Pada masa itu, sepertinya diam lebih baik. Bukankah si bumbu itu, tidak bisa mendeteksi gerakan? Dia hanya merespon tiap-tiap gerak yang ada. Kecil besar, cepat lambat, kepekaannya tidak akan bisa disangkal. Diam saja. Jangan lakukakan apapun. Tonton saja, bagaimana pahit dan getir saling hantam untuk menjadi yang paling "berani". Saksikan saja bagaimana Api yang rakus membakar semuanya kemudian habis tenaga dan melemah, kemudian mati. Serta si Pertanyaan yang kemudian menjadi karat karena membentur sesuatu yang buntu.
Diam saja.
Ada banyak hal yang tidak harus dijelaskan dengan penjelasan. Ada banyak hal yang diselesaikan dengan tidak menyelesaikannya.
(bmkr/2112)
Diam sajalah. Begitu dia berkali-kali mengingatkan. Untuk tidak memperkeruh suasana yang memang sudah sangat tidak kondusif. Bayangkan saja. Api menyala-nyala membakar. Sementara halilintar dan hujan turun bersamaan. Entah si api memperoleh kekuatan dari mana, hingga mampu terus membakar pada saat air turun dengan hebatnya.
Memadamkan api ditengah hujan petir seperti ini, rasanya seperti sia-sia. Bahkan menuangkan isi lautan pun, rasanya belum cukup kuat untuk membutnya berhenti berkobar. Api seperti dirasuki kekuatan gaib, menyambar-nyambar tanpa ampun. Melahap apasaja yang ada didekatnya, bahkan yang jauh sekalipun. Jika sudah begini, rasanya usaha apapun, menjadi sesuatu yang tidak mungkin. Yang terbaik memang diam. Melihat dan menyaksikan dia padam dengan sendirinya karena kehabisan tenaga. Melemah dan kemudian mati.
Ada pertanyaan terlontar dengan dahsyat, ketika sebuah peristiwa terjadi. Bertubi-tubi. Menusuk-nusuk. Lalat yang berterbangan pun, mati karena kilatan pertanyaan itu. Nyamuk tak mau keluar. Kupu-kupu mengepak menjauh. Pohon dan bunga-bunga menunduk layu. Ah, pertanyaan apa pula itu yang terlontar. Apakah sama dengan kekuatan Api yang membakar diatas tadi? Meski beda bentuknya, namuan dia mempunyai konotasi yang serupa nampaknya. Sama-sama memusnakhan. Sama-sama membakar. Satu dan yang lain tak serupa tapi sama.

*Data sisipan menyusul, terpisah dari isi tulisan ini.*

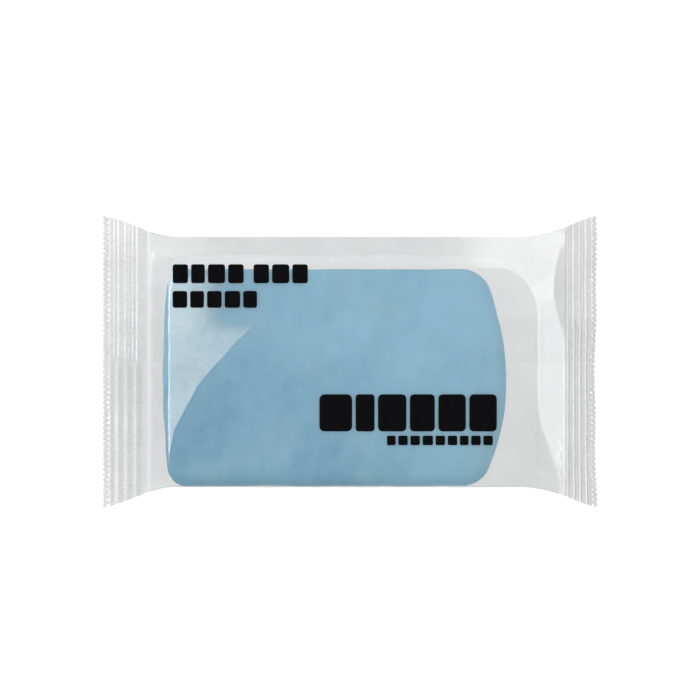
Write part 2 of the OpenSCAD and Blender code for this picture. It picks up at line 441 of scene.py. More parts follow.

Si pertanyaan itu tercecar dengan alibi dan jawaban yang sudah berbumbu. Ada pedas, manis, asin. Bahkan pahit yang menghentak-hentak, dengan warna nya yang hijau kehitaman, berusaha mencari jalan paling depan diantara deretan rasa bumbu. Dia seperti menjalar, tanpa bisa dihentikan. Ah, ini lagi si getir menyeruak ditengahnya. Meregangkan tubuhnya dari tidur panjang di dekapan pahit. Menyeringai, menunjukkan taring nya yang sama sekali tidak indah. Menakutkan.
Pada masa itu, sepertinya diam lebih baik. Bukankah si bumbu itu, tidak bisa mendeteksi gerakan? Dia hanya merespon tiap-tiap gerak yang ada. Kecil besar, cepat lambat, kepekaannya tidak akan bisa disangkal. Diam saja. Jangan lakukakan apapun. Tonton saja, bagaimana pahit dan getir saling hantam untuk menjadi yang paling "berani". Saksikan saja bagaimana Api yang rakus membakar semuanya kemudian habis tenaga dan melemah, kemudian mati. Serta si Pertanyaan yang kemudian menjadi karat karena membentur sesuatu yang buntu.
Diam saja.
Ada banyak hal yang tidak harus dijelaskan dengan penjelasan. Ada banyak hal yang diselesaikan dengan tidak menyelesaikannya.